It’s hard to figure out just what Paul Banks’ aim is with his Julian Plenti side project. On one hand, Julian Plenti Is… Skyscraper is noticeably better than either of the last two Interpol records. But on his brief, inscrutable new EP, Julian Plenti Lives…, Banks throws some true sonic curveballs towards fans trying to figure out what the current state of affairs is with his main band, while also gleaning clues as to the direction their sound might take in the future, or if Banks has plans to chuck it all and just go solo.
While not an uninteresting listen in the least, more questions will be raised by this EP than it answers, leaving Interpol fans in the lurch until Banks comes out with his promised full-length this autumn. For now, he’s given us a catch-all collection featuring two new original songs (one of them a pulsing instrumental), a reworking of both Harold Faltermeyer’s theme to the 1997 Arnold Schwarzenegger flick, The Running Man, and a rather cursory, but still classic, J Dilla banger, along with an impassioned Frank Sinatra cover. And yes, it is as weird and eclectic as it sounds.

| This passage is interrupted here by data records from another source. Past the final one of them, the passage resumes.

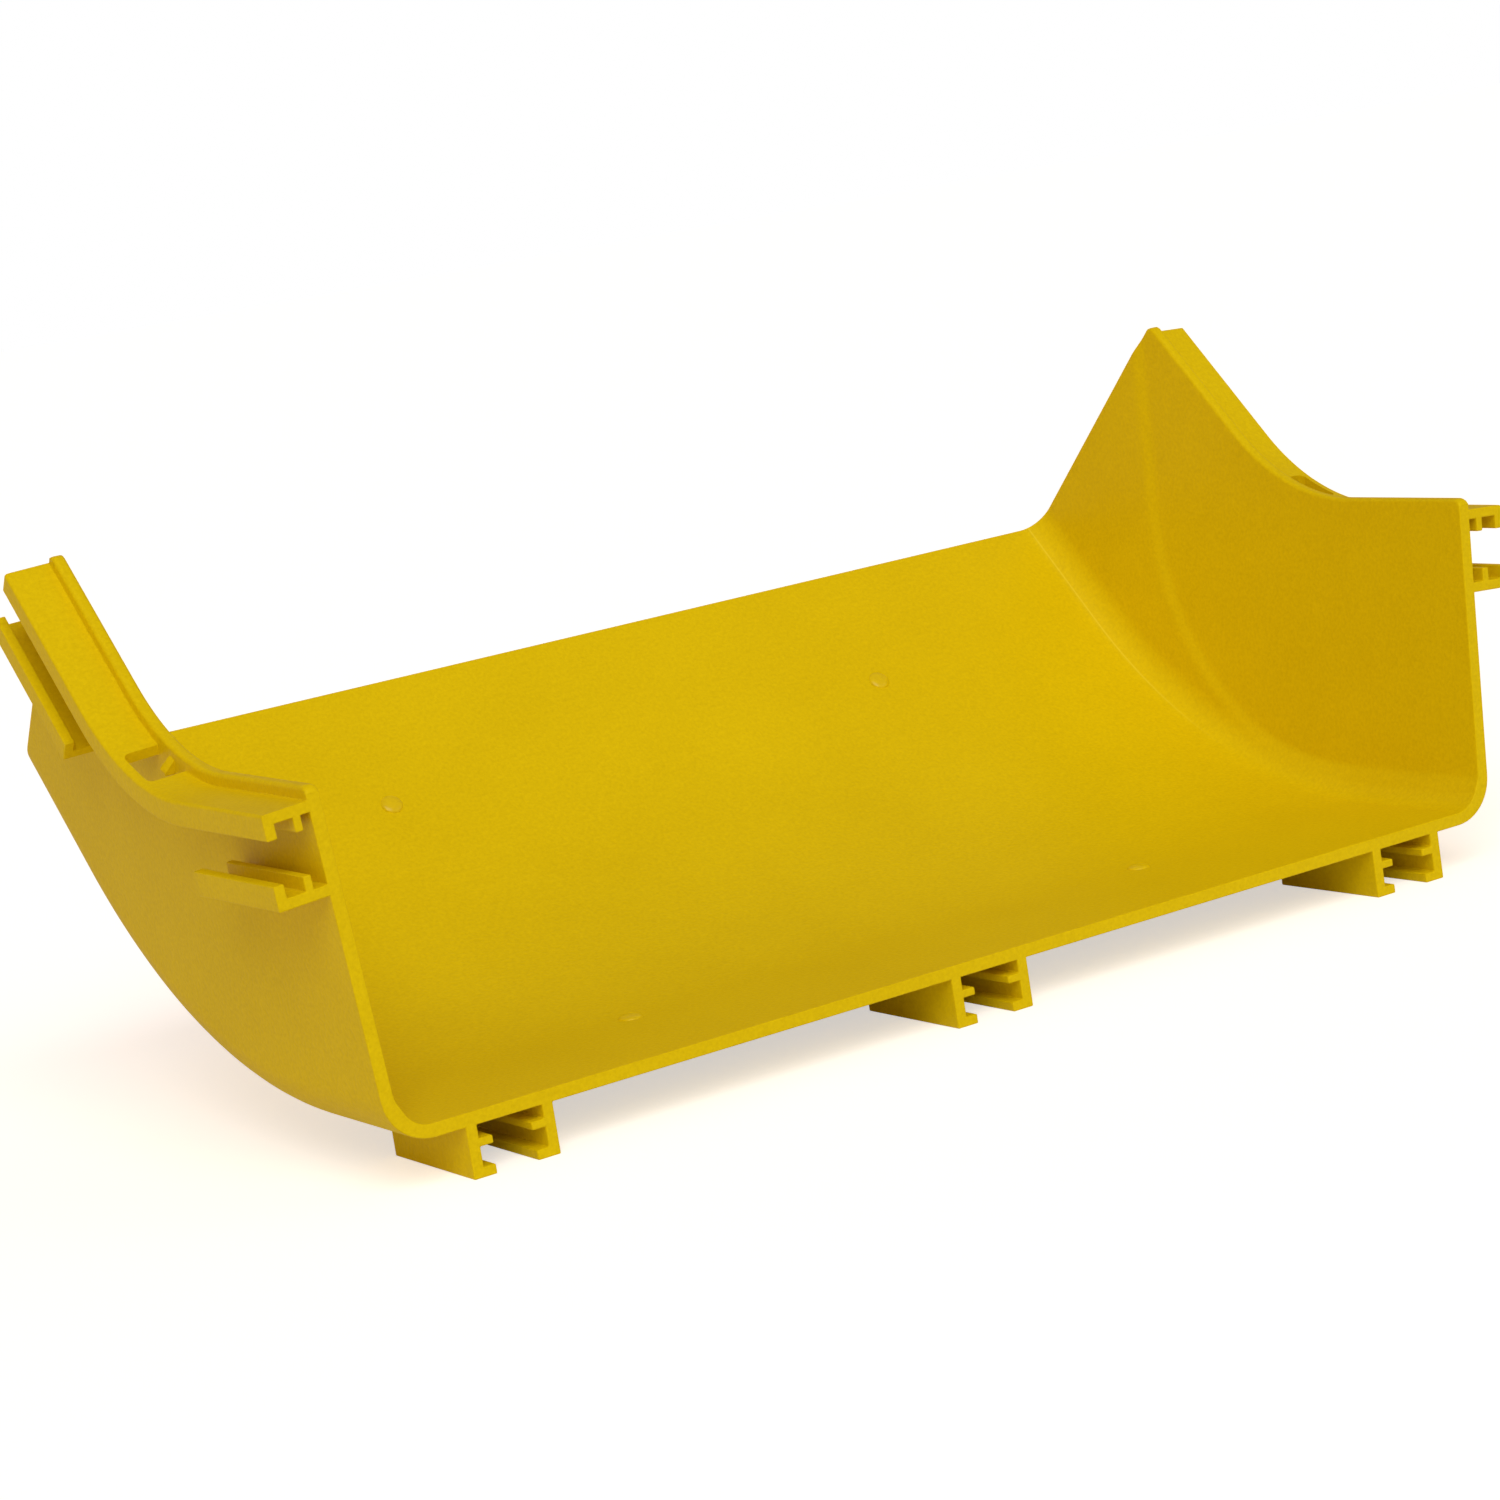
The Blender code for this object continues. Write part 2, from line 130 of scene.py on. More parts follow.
def round_corner(before: Point, corner: Point, after: Point, radius: float, steps: int) -> list[Point]:
    """Rounds a corner of an outline.

    Args:
        before: A point on the line that comes to the corner.
        corner: The corner.
        after: A point on the line that leaves it.
        radius: The arc's radius.
        steps: Into how many pieces the arc is split.

    Returns:
        The points of the arc, its two ends among them.
    """
    middle = Vector(corner)
    to_before = (Vector(before) - middle).normalized()
    to_after = (Vector(after) - middle).normalized()
    half = to_before.angle(to_after) / 2.0
    centre = middle + (to_before + to_after).normalized() * (radius / math.sin(half))
    first = middle + to_before * (radius / math.tan(half)) - centre
    last = middle + to_after * (radius / math.tan(half)) - centre
    turn = first.angle(last)
    points = []
    for step in range(steps + 1):
        share = step / steps
        spoke = (first * math.sin((1.0 - share) * turn) + last * math.sin(share * turn)) / math.sin(turn)
        points.append(tuple(centre + spoke))
    return points


def pull(bm: bmesh.types.BMesh, faces: list[bmesh.types.BMFace],
         offset: Vector) -> list[bmesh.types.BMFace]:
    """Pulls a patch of faces out of the surface.

    Args:
        bm: The mesh.
        faces: The patch.
        offset: How far it is moved.

    Returns:
        The moved patch.
    """
    edges = {edge for face in faces for edge in face.edges}
    verts = {vert for face in faces for vert in face.verts}
    drawn = bmesh.ops.extrude_face_region(bm, geom=[*verts, *edges, *faces])["geom"]
    bmesh.ops.translate(bm, verts=only(drawn, bmesh.types.BMVert), vec=offset)
    return only(drawn, bmesh.types.BMFace)


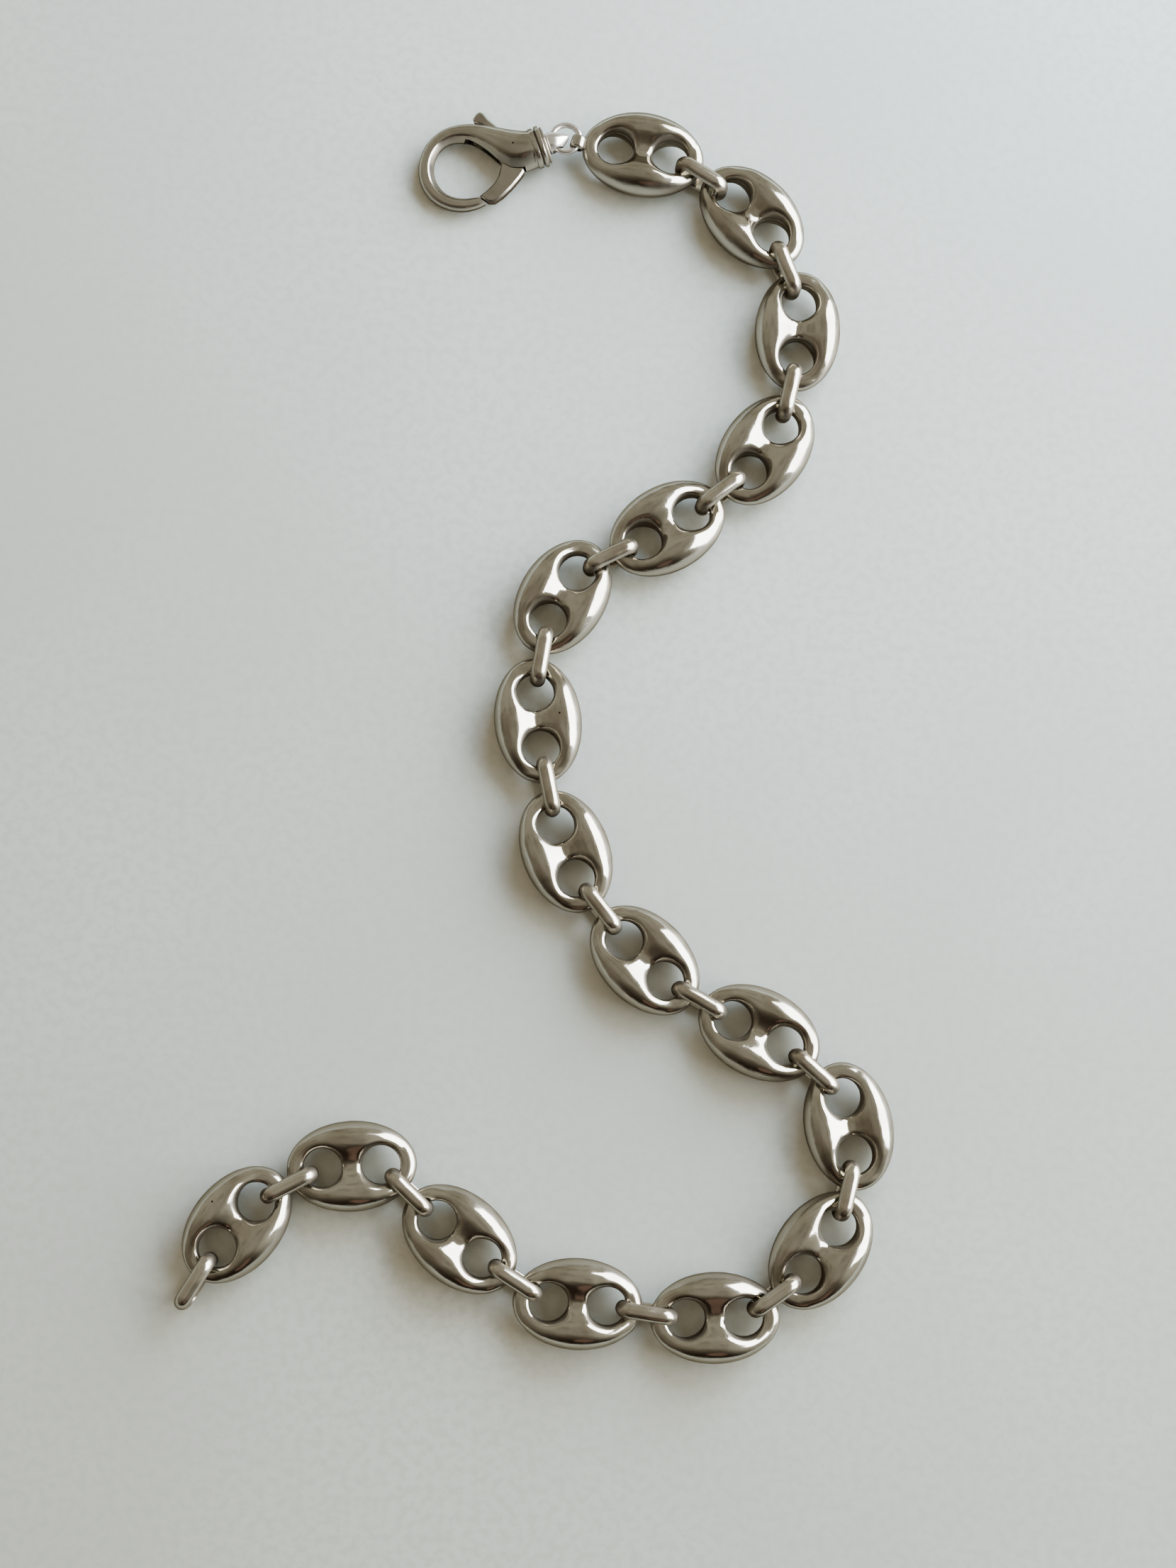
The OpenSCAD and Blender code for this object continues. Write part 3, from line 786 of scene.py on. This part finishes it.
swivel = carved("swivel_eye", clasp_mesh("swivel", on_axis(revolved(swivel_profile))), [
    ("DIFFERENCE", clasp_mesh("eye_hole", (eye_hole, eye_hole_faces)))], WIRE_SILVER, CLASP_SHARP)
keep(swivel, "chain", "clasp_silver", "clasp_swivel")
print(f"The swivel's eye reaches {egg[-1, 0] - EYE_FROM:.1f} mm beyond its foot")

# %% [markdown]
# Three pits
#
# A casting or a pressed sheet can have a pore, and dirt stays in it as a dark dot. It could be drilled, but
# at a quarter of a millimetre nobody would see that it is a hole. A dark coat close to a point was chosen,
# and each point is measured in its piece's own frame: along, across and above.

# %% A dark dot on the seventh link, the last link and the clasp's body
PIT_R = 0.12
PIT_DARK = "#1d1813"
LINK_PITS = [  # the link's number, along and across from its middle, and height above the paper
    [7, -0.5, 3.8, 7.5],
    [17, -0.6, -5.6, 7.3]]
CLASP_PIT = [9.7, 0.3, 3.4]


def pitted(material, at):
    """Darken a material near a point in millimetres: fully within PIT_R, and not at all beyond twice that."""
    tree = material.node_tree
    base = tree.nodes["Principled BSDF"].inputs["Base Color"]
    where = add(tree, "ShaderNodeTexCoord").outputs["Object"]
    away = add(tree, "ShaderNodeVectorMath", {0: where, 1: [c * MM for c in at]}, operation="DISTANCE")
    colour = coats(tree, base.links[0].from_socket, [
        (away.outputs["Value"], 2 * PIT_R * MM, PIT_R * MM, 1.0, PIT_DARK)])
    tree.links.new(colour, base)


for number, *own in LINK_PITS:
    k = number - 1
    pitted(LINK_SILVER, placed(own, turned(LIE[k, HEADING]), [*link_at[k], 0]))
pitted(CAST_SILVER, on_clasp(CLASP_PIT))
print(f"{len(LINK_PITS) + 1} pits, each {2 * PIT_R} mm across")

# %% [markdown]
# The paper
#
# The chain lies on smooth pale paper. A floor without an end could be faked with a shadow catcher. A real
# matt plane was chosen, because silver mirrors the paper low on every flank and inside every hole.

# %% The plain pale floor
FLOOR_SIZE = 3.0
FLOOR_DROP = 0.02
PAPER = "#85897f"
PAPER_CLOUD = "#7e8178"
PAPER_FIBRE = "#7b7f75"
CLOUD_SIZE = 110
FIBRE_SIZE = 1.6
PAPER_ROUGH = 0.9


def pale_paper():
    """Matt pale paper: soft clouds, and fibres as a faint mottling."""
    material = bpy.data.materials.new("pale matt paper")
    material.use_nodes = True
    tree = material.node_tree
    shader = tree.nodes["Principled BSDF"]
    where = add(tree, "ShaderNodeTexCoord").outputs["Object"]
    cloud = add(tree, "ShaderNodeTexNoise", {
        "Vector": where, "Scale": 1 / (CLOUD_SIZE * MM), "Detail": 4.0})
    fibre = add(tree, "ShaderNodeTexNoise", {
        "Vector": where, "Scale": 1 / (FIBRE_SIZE * MM), "Detail": 3.0})
    colour = coats(tree, PAPER, [
        (cloud.outputs["Fac"], 0.3, 0.7, 1.0, PAPER_CLOUD),
        (fibre.outputs["Fac"], 0.4, 0.65, 0.8, PAPER_FIBRE)])
    tree.links.new(colour, shader.inputs["Base Color"])
    shader.inputs["Roughness"].default_value = PAPER_ROUGH
    return material


half = FLOOR_SIZE / 2 / MM
corners = [[-half, -half, -FLOOR_DROP], [half, -half, -FLOOR_DROP], [half, half, -FLOOR_DROP],
           [-half, half, -FLOOR_DROP]]
floor = as_object("floor", as_mesh("floor", corners, [[0, 1, 2, 3]]), pale_paper())
print(f"The paper is {FLOOR_SIZE} m wide")

# %% [markdown]
# The room
#
# Overhead the room is dim and warm, to the right it is bright, and towards the viewer it is almost dark, so
# the silver shows bright, brown and near black bands. A photographed room could be wrapped round the scene.
# Coats of colour by direction were chosen, as each can be named for what stands there.

# %% The room: walls, what is overhead, light spilt round the window, and the viewer with one hand raised
OVERHEAD = "#ada596"
FAR_SIDE = "#b9b3a0"
NEAR_SIDE = "#867c6b"
SPILL = "#e0dac6"
VIEWER = "#30271f"
HAND = "#8a6f60"
HAND_AT = (0.12, -0.86, 0.49)
CLUTTER = "#5f564a"
CLUTTER_SCALE = 2.6

world = bpy.data.worlds.new("room")
bpy.context.scene.world = world
world.use_nodes = True
sky = world.node_tree
direction = add(sky, "ShaderNodeTexCoord").outputs["Generated"]
parts = add(sky, "ShaderNodeSeparateXYZ", {"Vector": direction})
clutter = add(sky, "ShaderNodeTexNoise", {"Vector": direction, "Scale": CLUTTER_SCALE, "Detail": 5.0})
hand_way = add(sky, "ShaderNodeVectorMath", {0: direction, 1: HAND_AT}, operation="DOT_PRODUCT")
room = coats(sky, NEAR_SIDE, [
    (parts.outputs["Y"], -0.5, 0.75, 1.0, FAR_SIDE),
    (parts.outputs["Z"], 0.75, 1.0, 1.0, OVERHEAD),
    (clutter.outputs["Fac"], 0.50, 0.62, 0.4, CLUTTER),
    (parts.outputs["X"], 0.12, 0.8, 1.0, SPILL),
    (parts.outputs["Y"], -0.35, -0.95, 1.0, VIEWER),
    (hand_way.outputs["Value"], 0.965, 0.99, 0.8, HAND)])
background = sky.nodes["Background"]
sky.links.new(room, background.inputs["Color"])
background.inputs["Strength"].default_value = 1.0
print(f"The room is made from {len(sky.nodes)} nodes")

# %% [markdown]
# The window
#
# A large window to the right gives the long highlights and the soft shadows towards the left. A sun lamp
# would make both hard, and a bright patch in the room's colours would be noisy, so it is an area light.

# %% The window light
WINDOW_AT = Vector((0.62, 0.15, 0.295))
WINDOW_SIZE = (1.0, 0.7)
WINDOW_POWER = 36.0
WINDOW_COLOUR = "#f8fbff"

lamp = bpy.data.lights.new("window", "AREA")
lamp.shape = "RECTANGLE"
lamp.size, lamp.size_y = WINDOW_SIZE
lamp.energy = WINDOW_POWER
lamp.color = linear(WINDOW_COLOUR)[:3]
window = bpy.data.objects.new("window", lamp)
window.location = WINDOW_AT
window.rotation_euler = (-WINDOW_AT).to_track_quat("-Z", "Y").to_euler()
window.visible_camera = False
bpy.context.scene.collection.objects.link(window)
print(f"The window is {WINDOW_SIZE[0]} by {WINDOW_SIZE[1]} m, at {WINDOW_POWER} W")

# %% [markdown]
# Light that only the paper shows
#
# In the photo the paper is cooler towards the top right and warmer by the chain, and its shadows aren't
# black. Turning up the room would wash out the silver. Two soft lights that the silver doesn't mirror were
# chosen, one cool and near, one warm and large above.

# %% Two soft lights that the silver doesn't mirror: cool from the far right, and warm above
SOFT_LIGHTS = [  # name, place in metres, size in metres, power and colour
    ("glow", (0.20, 0.25, 0.20), 0.3, 8.5, "#cfe2ff"),
    ("ceiling", (-0.25, 0.05, 0.80), 1.4, 12.0, "#ffe6cc")]

for name, place, size, power, colour in SOFT_LIGHTS:
    soft = bpy.data.lights.new(name, "AREA")
    soft.size = size
    soft.energy = power
    soft.color = linear(colour)[:3]
    lit = bpy.data.objects.new(name, soft)
    lit.location = place
    lit.rotation_euler = (-Vector(place)).to_track_quat("-Z", "Y").to_euler()
    lit.visible_camera = False
    lit.visible_glossy = False
    bpy.context.scene.collection.objects.link(lit)
print(f"{len(SOFT_LIGHTS)} soft lights")

# %% [markdown]
# The camera
#
# The photo was taken by hand from almost straight above. A camera could be moved until the view looks right.
# Its place, turn and focal length were solved from the links' outlines instead, so scene and photo overlap.

# %% The camera, solved from the photo: almost straight above, a little turned towards the far side
CAMERA_AT = Vector((-7.40, -64.65, 416.8)) * MM
TILT = 7.277
SIDEWAYS = 2.222
FOCAL = 3324.7  # in the photo's pixels, as is the frame's height
FRAME_HEIGHT = 2212
SENSOR = 36.0

camera_data = bpy.data.cameras.new("camera")
camera_data.sensor_fit = "VERTICAL"
camera_data.sensor_height = SENSOR
camera_data.lens = SENSOR * FOCAL / FRAME_HEIGHT
camera = bpy.data.objects.new("camera", camera_data)
tilt, sideways = np.radians(TILT), np.radians(SIDEWAYS)
forward = Vector((np.sin(sideways) * np.cos(tilt), np.sin(tilt), -np.cos(sideways) * np.cos(tilt)))
forward.normalize()
right = forward.cross(Vector((0, 1, 0))).normalized()
up = right.cross(forward)
camera.matrix_world = Matrix.Translation(CAMERA_AT) @ Matrix((right, up, -forward)).transposed().to_4x4()
bpy.context.scene.collection.objects.link(camera)
bpy.context.scene.camera = camera
print(f"The lens is {camera_data.lens:.1f} mm, {CAMERA_AT.z / MM:.0f} mm above the paper")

The two prominent songs included in the collection are both quite good, with the Banks original ‘Summertime Is Coming’ building gradually from a leisurely warm weather anthem to a soaring, emphatic chorus that bodes well for his forthcoming album. While covering Sinatra’s ‘Fool To Want You’ at first seems like a bizarre, and potentially unwise, choice, Banks eventually makes the song his own, injecting his modern, moody twist on Ol’ Blue Eyes’ tender classic over a soulful, string-laden arrangement. Surprisingly, it works, even though it really has no business doing so.
The other three numbers are all instrumentals, and here is where things truly get odd. The urgent, superhero pulse of ‘Perimeter Deactivated’ features an adventure movie guitar riff that does a good job of boldly announcing the arrival of a new EP from Paul Banks and… nothing more, really. And while the J Dilla cover finds Banks breaking new ground musically, and stretching out his sonic parameters a bit, the fleeting song clocks in under two minutes, so its inventiveness hardly has time to ring true before its over.
The closing track is the EP’s second Banks original, ‘Cavern Worship’, and while the track certainly strays from the gloomy template he has stuck to with his Interpol brethren, it doesn’t offer up anything all that memorable or startling, and winds down the collection with a bit of a thud. At least Banks is remaining productive during his main band’s prolonged down time, and figuring out what sounds and styles fit his current moods the best. He just needs to be a bit more selective and discerning when it comes to the songs that make the cut for his (or Interpol’s) next full-length.